RECORDS:
○ ○ ○

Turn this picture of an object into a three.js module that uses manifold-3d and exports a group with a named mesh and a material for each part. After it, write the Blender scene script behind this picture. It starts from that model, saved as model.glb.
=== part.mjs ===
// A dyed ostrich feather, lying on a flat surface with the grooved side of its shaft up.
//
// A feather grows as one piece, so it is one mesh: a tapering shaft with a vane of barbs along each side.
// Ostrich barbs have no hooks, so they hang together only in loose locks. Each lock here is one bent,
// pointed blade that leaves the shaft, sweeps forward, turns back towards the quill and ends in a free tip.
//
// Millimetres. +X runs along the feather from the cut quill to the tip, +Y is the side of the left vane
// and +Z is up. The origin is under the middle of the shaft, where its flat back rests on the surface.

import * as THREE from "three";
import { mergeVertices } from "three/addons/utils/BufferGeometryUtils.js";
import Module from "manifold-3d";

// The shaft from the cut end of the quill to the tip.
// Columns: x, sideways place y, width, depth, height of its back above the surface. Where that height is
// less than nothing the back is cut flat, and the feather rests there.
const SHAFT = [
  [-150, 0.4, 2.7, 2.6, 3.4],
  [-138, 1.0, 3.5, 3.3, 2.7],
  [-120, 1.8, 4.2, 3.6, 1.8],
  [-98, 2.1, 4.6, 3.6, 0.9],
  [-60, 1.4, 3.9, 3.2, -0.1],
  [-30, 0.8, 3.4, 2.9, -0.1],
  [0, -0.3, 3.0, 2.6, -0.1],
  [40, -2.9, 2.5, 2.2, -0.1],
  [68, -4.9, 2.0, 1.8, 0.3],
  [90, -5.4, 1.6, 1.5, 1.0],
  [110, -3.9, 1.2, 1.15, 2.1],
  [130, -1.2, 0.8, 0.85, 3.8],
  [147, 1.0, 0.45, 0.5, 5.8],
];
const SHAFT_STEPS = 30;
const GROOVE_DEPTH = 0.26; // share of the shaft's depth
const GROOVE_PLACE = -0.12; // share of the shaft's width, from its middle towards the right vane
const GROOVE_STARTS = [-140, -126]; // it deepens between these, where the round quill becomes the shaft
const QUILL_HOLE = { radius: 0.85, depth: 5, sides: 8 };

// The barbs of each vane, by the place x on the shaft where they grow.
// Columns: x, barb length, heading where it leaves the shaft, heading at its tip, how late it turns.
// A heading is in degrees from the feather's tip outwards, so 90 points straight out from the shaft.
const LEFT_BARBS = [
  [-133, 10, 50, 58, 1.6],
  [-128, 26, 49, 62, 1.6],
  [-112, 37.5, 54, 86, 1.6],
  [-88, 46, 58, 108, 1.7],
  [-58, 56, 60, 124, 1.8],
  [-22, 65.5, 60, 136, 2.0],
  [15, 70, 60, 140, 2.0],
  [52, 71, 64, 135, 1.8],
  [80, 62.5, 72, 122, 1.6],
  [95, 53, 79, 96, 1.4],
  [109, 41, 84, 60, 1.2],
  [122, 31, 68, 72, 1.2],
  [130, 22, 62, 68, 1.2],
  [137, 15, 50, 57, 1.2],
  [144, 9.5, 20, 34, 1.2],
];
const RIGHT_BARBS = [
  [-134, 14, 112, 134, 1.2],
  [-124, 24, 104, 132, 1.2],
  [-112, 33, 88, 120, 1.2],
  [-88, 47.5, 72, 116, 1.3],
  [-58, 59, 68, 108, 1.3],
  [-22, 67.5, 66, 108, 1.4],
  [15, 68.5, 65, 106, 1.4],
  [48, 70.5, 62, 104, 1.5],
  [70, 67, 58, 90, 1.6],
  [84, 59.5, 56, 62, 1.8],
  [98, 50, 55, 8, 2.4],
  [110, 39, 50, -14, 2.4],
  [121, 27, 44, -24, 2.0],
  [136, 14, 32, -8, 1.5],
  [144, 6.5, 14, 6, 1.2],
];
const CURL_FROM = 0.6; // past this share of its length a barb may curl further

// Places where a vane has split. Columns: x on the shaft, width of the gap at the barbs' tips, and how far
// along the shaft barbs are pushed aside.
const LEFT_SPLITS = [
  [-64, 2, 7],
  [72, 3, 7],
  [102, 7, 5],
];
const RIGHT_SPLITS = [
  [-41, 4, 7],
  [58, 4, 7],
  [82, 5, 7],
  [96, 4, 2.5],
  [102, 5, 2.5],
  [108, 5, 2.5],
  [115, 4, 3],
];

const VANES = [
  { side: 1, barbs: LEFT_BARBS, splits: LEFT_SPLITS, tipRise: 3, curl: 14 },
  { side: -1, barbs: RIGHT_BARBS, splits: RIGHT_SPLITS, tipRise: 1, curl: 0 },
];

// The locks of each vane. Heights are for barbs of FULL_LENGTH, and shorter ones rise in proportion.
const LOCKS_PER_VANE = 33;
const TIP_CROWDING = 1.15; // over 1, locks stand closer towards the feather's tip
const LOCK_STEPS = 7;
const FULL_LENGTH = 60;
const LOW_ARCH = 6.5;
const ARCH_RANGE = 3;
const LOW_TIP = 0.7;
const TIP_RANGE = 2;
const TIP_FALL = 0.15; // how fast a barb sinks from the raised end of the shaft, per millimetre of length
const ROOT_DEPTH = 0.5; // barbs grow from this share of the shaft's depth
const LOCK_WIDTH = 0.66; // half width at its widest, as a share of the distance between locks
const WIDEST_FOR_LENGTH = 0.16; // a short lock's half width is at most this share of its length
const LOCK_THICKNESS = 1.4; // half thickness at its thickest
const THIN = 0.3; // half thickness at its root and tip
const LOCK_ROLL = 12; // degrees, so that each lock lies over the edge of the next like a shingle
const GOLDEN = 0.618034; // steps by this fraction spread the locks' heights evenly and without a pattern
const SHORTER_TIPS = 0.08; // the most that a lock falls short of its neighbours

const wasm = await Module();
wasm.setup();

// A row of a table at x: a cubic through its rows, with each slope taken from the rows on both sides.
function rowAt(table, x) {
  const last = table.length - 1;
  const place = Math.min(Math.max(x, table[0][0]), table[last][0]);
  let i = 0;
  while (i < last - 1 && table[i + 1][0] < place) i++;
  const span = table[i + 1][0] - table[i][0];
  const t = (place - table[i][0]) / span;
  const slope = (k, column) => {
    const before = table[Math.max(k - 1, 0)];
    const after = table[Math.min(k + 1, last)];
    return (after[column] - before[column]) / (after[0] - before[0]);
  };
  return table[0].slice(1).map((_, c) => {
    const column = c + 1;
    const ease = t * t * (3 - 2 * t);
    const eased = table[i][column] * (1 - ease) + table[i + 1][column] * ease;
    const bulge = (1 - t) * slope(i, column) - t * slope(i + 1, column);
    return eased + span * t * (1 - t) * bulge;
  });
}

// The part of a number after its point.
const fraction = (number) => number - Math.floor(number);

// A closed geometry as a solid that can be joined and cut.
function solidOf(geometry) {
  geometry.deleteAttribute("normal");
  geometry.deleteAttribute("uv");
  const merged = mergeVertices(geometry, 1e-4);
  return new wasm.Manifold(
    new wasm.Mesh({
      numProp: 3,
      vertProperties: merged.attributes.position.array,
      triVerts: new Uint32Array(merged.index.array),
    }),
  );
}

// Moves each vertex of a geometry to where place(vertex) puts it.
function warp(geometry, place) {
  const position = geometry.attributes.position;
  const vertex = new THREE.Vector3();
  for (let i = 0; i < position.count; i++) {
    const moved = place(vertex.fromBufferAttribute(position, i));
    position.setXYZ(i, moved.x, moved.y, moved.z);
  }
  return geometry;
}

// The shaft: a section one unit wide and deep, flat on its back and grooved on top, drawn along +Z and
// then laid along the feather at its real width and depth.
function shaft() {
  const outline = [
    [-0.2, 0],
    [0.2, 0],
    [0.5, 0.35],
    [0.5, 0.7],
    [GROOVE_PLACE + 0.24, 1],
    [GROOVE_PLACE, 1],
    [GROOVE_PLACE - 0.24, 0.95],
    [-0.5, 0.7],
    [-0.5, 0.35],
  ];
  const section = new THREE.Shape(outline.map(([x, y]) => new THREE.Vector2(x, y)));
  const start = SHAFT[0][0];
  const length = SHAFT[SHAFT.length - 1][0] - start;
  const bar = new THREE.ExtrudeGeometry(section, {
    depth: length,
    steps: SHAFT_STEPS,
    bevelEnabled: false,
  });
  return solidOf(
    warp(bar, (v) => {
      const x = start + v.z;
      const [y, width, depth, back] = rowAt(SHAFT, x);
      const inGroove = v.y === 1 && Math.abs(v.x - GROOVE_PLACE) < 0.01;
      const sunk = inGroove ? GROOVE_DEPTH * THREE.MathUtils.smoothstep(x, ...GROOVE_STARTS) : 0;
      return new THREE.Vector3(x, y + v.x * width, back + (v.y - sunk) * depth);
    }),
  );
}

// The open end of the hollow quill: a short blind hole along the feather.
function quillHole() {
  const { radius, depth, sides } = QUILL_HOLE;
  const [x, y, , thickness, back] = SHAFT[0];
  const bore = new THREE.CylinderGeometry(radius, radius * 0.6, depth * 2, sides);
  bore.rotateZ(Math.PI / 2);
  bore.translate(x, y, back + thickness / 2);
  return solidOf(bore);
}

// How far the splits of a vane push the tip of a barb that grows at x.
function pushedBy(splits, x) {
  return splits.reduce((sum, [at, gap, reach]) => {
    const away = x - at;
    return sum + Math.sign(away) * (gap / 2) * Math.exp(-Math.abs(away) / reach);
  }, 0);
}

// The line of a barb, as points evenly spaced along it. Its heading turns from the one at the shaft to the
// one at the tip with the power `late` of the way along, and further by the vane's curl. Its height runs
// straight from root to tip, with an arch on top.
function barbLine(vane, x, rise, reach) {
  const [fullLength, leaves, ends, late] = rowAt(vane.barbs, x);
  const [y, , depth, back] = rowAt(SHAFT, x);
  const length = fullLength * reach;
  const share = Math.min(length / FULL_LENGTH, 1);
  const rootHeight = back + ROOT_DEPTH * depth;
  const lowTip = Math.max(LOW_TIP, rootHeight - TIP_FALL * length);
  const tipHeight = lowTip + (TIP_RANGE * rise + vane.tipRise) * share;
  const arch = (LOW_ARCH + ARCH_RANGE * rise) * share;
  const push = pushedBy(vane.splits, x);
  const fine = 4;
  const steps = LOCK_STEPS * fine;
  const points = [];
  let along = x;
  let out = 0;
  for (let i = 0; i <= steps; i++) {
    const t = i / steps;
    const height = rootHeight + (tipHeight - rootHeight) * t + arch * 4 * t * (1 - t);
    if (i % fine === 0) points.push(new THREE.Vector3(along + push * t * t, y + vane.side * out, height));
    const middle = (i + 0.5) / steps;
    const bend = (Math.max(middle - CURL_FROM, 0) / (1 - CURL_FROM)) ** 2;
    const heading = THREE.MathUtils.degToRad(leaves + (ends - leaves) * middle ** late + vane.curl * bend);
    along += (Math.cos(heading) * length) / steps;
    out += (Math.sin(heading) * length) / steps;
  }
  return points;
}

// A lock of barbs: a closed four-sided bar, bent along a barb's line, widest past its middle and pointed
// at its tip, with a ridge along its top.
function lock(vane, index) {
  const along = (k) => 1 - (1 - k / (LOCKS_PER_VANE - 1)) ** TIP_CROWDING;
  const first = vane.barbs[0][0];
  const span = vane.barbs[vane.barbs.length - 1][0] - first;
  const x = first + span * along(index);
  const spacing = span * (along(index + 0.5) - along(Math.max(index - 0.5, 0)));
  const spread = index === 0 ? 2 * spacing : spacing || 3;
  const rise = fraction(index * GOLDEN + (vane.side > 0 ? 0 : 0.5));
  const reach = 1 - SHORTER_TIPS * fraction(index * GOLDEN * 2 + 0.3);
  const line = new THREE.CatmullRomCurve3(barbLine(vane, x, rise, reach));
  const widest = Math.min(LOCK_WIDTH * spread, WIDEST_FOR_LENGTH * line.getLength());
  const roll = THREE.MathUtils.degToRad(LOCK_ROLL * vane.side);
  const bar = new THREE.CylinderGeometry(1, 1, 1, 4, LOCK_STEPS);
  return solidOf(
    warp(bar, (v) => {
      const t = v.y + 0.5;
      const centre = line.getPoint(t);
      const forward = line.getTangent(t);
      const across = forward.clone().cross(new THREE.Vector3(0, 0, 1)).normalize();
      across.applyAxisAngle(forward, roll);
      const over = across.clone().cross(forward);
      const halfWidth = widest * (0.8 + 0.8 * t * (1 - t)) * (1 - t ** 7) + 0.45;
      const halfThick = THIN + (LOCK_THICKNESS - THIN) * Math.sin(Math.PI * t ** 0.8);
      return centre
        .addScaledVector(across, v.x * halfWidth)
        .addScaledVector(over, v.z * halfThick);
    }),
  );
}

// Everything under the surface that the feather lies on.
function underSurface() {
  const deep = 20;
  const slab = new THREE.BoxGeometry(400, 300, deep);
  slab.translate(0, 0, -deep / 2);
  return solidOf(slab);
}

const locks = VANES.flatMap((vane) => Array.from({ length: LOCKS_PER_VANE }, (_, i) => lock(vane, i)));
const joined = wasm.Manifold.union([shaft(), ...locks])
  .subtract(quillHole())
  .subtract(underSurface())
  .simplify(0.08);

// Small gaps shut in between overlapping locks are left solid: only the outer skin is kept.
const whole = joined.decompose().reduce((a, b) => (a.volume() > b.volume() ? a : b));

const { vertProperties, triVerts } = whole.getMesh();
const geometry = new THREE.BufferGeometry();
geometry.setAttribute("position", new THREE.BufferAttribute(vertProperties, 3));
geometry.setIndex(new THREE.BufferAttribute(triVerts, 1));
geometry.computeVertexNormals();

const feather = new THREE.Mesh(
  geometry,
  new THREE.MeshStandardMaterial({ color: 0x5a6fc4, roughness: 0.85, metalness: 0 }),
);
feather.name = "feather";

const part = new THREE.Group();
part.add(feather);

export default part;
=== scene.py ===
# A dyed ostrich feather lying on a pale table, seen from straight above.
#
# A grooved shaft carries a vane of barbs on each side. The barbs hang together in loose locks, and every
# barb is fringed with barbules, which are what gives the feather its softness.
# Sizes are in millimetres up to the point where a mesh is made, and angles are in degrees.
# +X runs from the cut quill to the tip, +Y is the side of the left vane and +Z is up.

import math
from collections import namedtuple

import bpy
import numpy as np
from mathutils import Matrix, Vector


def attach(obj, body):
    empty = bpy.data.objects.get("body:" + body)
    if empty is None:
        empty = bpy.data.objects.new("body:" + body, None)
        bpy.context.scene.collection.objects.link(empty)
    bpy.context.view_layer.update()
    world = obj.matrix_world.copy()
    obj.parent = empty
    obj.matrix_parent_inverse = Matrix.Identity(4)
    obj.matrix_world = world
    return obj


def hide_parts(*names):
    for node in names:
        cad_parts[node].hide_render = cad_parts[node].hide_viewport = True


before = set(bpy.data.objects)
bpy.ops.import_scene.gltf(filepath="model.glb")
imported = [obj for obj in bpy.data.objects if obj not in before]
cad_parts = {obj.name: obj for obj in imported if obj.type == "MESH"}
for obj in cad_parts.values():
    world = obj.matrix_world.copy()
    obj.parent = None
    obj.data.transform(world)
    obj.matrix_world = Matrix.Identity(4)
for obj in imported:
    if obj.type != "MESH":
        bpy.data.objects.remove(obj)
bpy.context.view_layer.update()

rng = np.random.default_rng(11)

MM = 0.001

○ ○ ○

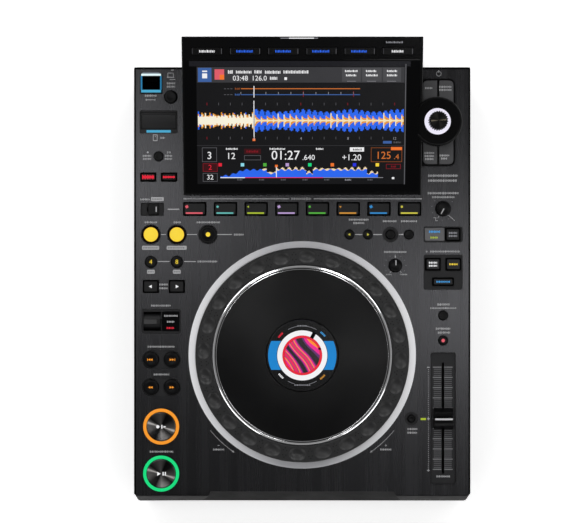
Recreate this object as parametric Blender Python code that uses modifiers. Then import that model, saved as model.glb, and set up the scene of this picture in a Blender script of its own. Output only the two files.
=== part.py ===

○ ○ ○

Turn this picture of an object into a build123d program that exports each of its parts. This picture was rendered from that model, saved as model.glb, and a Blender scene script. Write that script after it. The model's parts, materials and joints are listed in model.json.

○ ○ ○

From the line that contains "const feather = new" through the line that contains "obj.matrix_parent_inverse = Matrix.Identity(4)", reproduce every line exactly, both end lines included.

CORRECT RESPONSE:
const feather = new THREE.Mesh(
  geometry,
  new THREE.MeshStandardMaterial({ color: 0x5a6fc4, roughness: 0.85, metalness: 0 }),
);
feather.name = "feather";

const part = new THREE.Group();
part.add(feather);

export default part;
=== scene.py ===
# A dyed ostrich feather lying on a pale table, seen from straight above.
#
# A grooved shaft carries a vane of barbs on each side. The barbs hang together in loose locks, and every
# barb is fringed with barbules, which are what gives the feather its softness.
# Sizes are in millimetres up to the point where a mesh is made, and angles are in degrees.
# +X runs from the cut quill to the tip, +Y is the side of the left vane and +Z is up.

import math
from collections import namedtuple

import bpy
import numpy as np
from mathutils import Matrix, Vector


def attach(obj, body):
    empty = bpy.data.objects.get("body:" + body)
    if empty is None:
        empty = bpy.data.objects.new("body:" + body, None)
        bpy.context.scene.collection.objects.link(empty)
    bpy.context.view_layer.update()
    world = obj.matrix_world.copy()
    obj.parent = empty
    obj.matrix_parent_inverse = Matrix.Identity(4)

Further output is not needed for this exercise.